O texto encontra-se disponível no sítio:
http://aeiou.visao.pt/o-outono-da-nato=f552974
Boa leitura.
Mais uma série de discussões, muito diplomáticas, palavras, palavras, cuidado com as palavras, o embaixador chinês a ver em mim um diplomata de excepção, e eu a pensar no trapézio, nos equilíbrios, na relatividade da política, num mundo povoado de gente razoável. Sabem onde fica?
Fiz mais um discurso de despedida, ao corpo diplomático e aos chefes das agências das Nações Unidas, a tentar não repetir o que já disse várias vezes, teve lugar na residência oficial do PNUD, um casa bela, árvores grandes, à beira do rio Chari. Foi uma maneira muito simbólica de dizer as palavras da partida, eu que fui representante residente do PNUD durante duas décadas, noutros sítios, noutras vidas, com um sangue mais vermelho, nessa altura.
Tudo isto pede muita paciência, que negociar é uma aprendizagem contínua sobre o controlo de nós próprios e das circunstâncias. É ficar calmo quando tudo nos enerva, pensar no horizonte quando nos querem fazer tropeçar, ter a coragem de calar quando querem que gritemos a nossa raiva.
Ao fim do dia, para além do cansaço, fica a impressão de que voar bem acima das copas das árvores é a melhor maneira de não esmagar o bico no chão. É uma sensação de voos para destinos mais longínquos, mais do que um sentimento de alívio.
Jantei com o Eduardo e a Jirina, a meio quilómetro de casa, um casal extraordinário, luso-checo. Como sobremesa, ofereceram-me um livro de poemas do Eduardo, ilustrado pela Jirina, um presente de grande beleza, muito delicado, como todas as obras de amor.
Deu para esquecer o longo discurso que fizera, esta tarde, aos polícias e aos gendarmes do Chade, na parada da Academia de Polícia, um rio de palavras vindas da emoção de ter trabalhado muito estreitamente com estes homens e mulheres muito corajosos. O que não me impediu de lhes pedir que conduzam os veículos da polícia mais devagar. É que são peritos em causar acidentes. Só hoje, entre o nosso campo e a Academia, meia dúzia de quilómetros, conseguiram espatifar dois dos novos todo-o-terreno que lhes havíamos dado. No Leste, ao lado de cada comissariado existe um pequeno cemitério de viaturas acidentadas, que os meus gendarmes, aqui nesta terra, têm o pé pesado e a cabeça leve.

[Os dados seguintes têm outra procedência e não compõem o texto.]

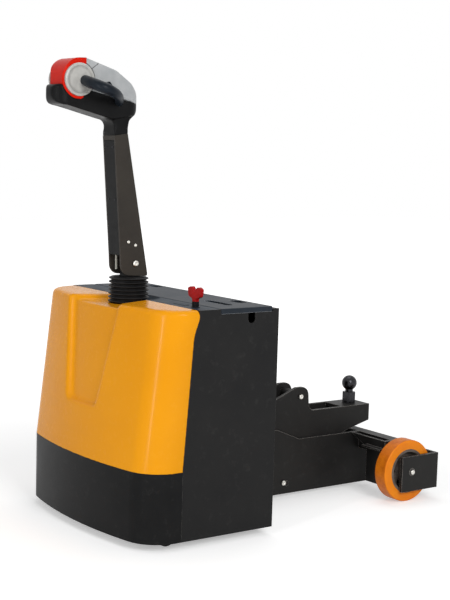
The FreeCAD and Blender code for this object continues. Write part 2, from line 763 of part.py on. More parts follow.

Deu também para pôr de lado as longas discussões diplomáticas do dia, em que se discutiu o futuro da missão de manutenção de paz. Devo acrescentar que a linguagem do governo evoluiu bastante. Talvez seja um sinal positivo. Isto de linguagem de governos é sempre difícil de interpretar. Mas certas palavras, quando deliberadamente escolhidas, são setas, com mensagens que vão direito ao alvo. Há Sol, depois de tantos dias de tempestade de areia. Esta é a verdade.
Hoje foi um dia tão cheio e variado que até acabei por discutir vestuário, apresentações, saias e calças, escolhas, decisões, a melhor maneira de se apresentar quando o momento é de grande significado. É que a roupa, o estilo, a cor e a escolha desta ou daquela peça têm muito simbolismo. E, nós, os velhos diplomatas, vivemos à volta de símbolos. Passamos horas a bater com a cabeça nas paredes, para tentar perceber o valor de um casaco, a leitura a dar à cor de um vestido, a relevância de uma saia, o significado de um fato.
Felizmente que alguns dos nossos deputados, em S. Bento, vão para o Parlamento como se fossem às favas.
A poeira entrou no nosso quotidiano. Vive-se com a obsessão do pó. A vida sabe a areia. O cheiro, é como um perfume seco que nos fecha as narinas e nos impede de respirar. Está tudo seco e meio parado, que este clima não dá para grandes saídas.
Entretanto, perto da minha residência, pelas 19:00, uma das nossas funcionárias foi bloqueada por um veículo de salteadores armados. Para roubar o carro, propriedade da ONU. Um todo-o-terreno, muito procurado, fácil de vender. Mais um veículo que se foi. Os bandidos começaram agora a perceber que é fácil atacar em N'Djaména e não se ser apanhado. É uma cidade com milhares de cantos, impossível de controlar. Um labirinto de areias deslizantes. Um pesadelo, em matéria de segurança.
As forças de reacção rápida da minha Missão chegaram ao local uns minutos depois. Mas o que a colega queria era apoio psicológico. Foi uma experiência de meter medo.